You could extend the management model of the ISG to non-resource-decomposed elements, but in order to do that you’d need to define some explicit management process that gets explicitly deployed, and that then serves as a kind of “MIB synthesizer” that collects lower-level model element management views, and that decomposes its own management functions down into those lower layers.  This can be done, but it seems to me to have both scalability problems and the problem of needing some very careful standardization, or elements might well become non-portable not because their functionality wasn’t but because their management wasn’t.

The second approach is what I’ve been advocating.  A data model that defines event/process relationships can be processed by any “model-handler” because its functionality is defined in the data model itself.  You can define the lifecycle processes in state/event progression terms, and them to specific events.  No matter what the level of the model element, the functionality needed to process the events through the model is identical.  The operations processes invoked could be common where possible, specialized when needed, and as fully scalable as demand requires.

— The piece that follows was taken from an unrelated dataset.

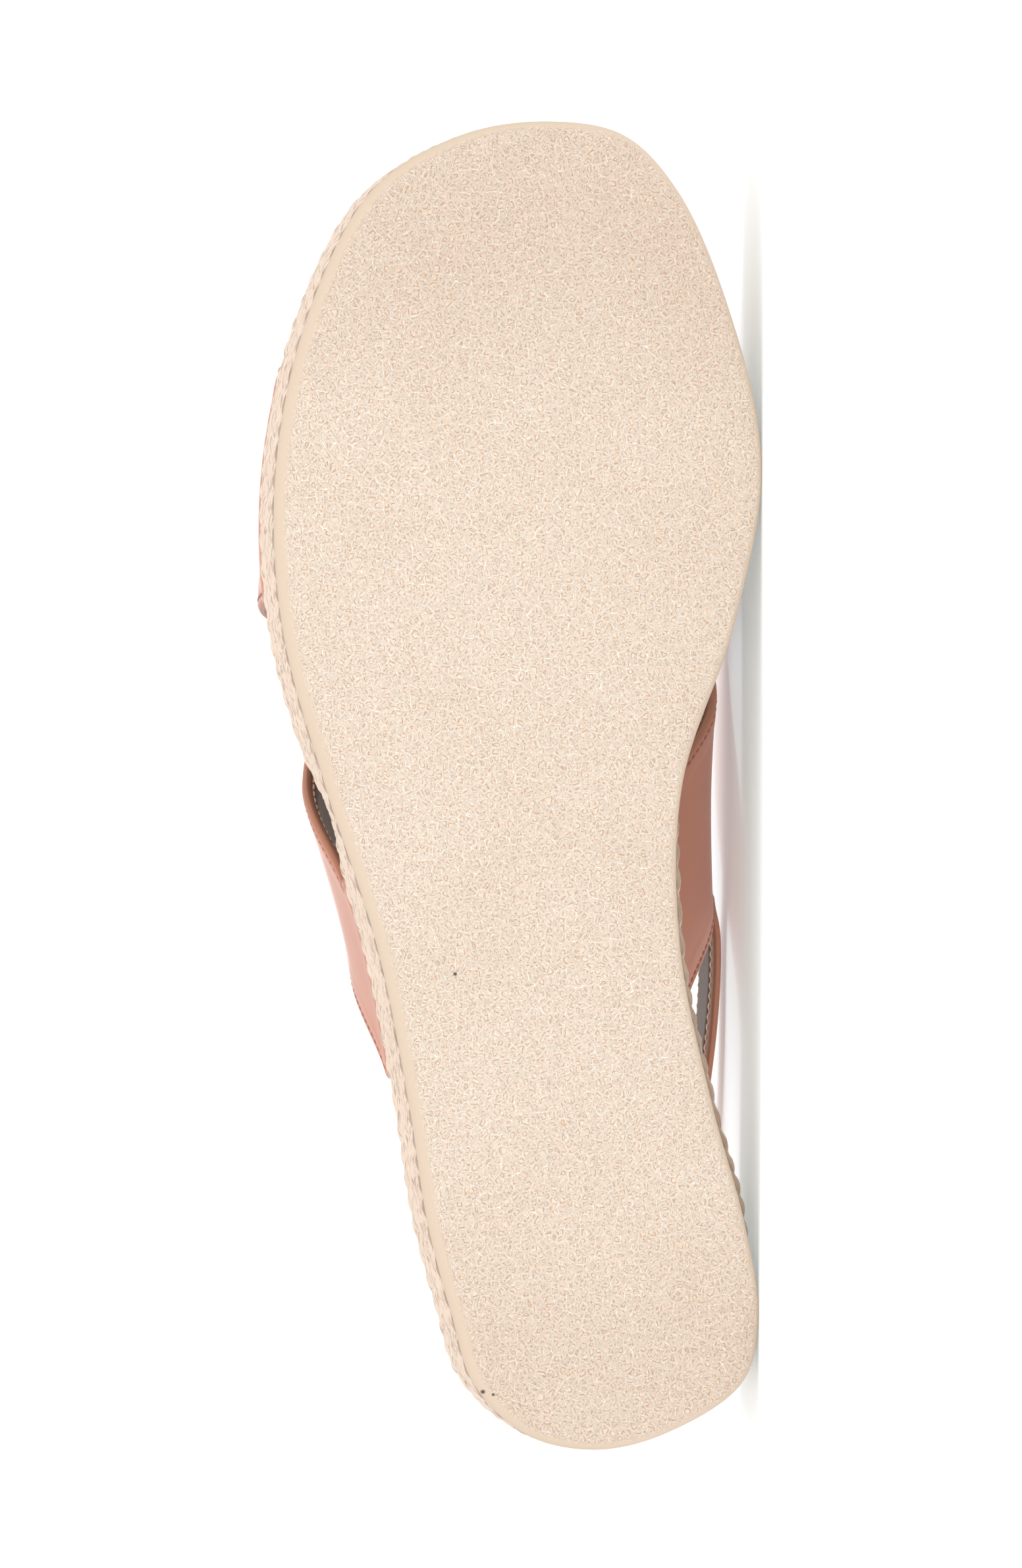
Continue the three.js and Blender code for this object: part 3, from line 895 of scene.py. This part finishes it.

You probably can’t model broad resource pools this way, but you don’t need to.  At the critical bottom layer, a small number of intent models with traditional resource management tied to policy-based capacity planning can provide the SLA assurance you need.  This approach could also be made to work for services that didn’t really have independent SLAs, either implicit or explicit.  For all the rest, including most of what IoT and 5G will require, we need the three layers of management and most of all a way to handle that critical new virtualization-and-modeling piece in the middle.  Without the middle, after all, the two ends add up to nothing.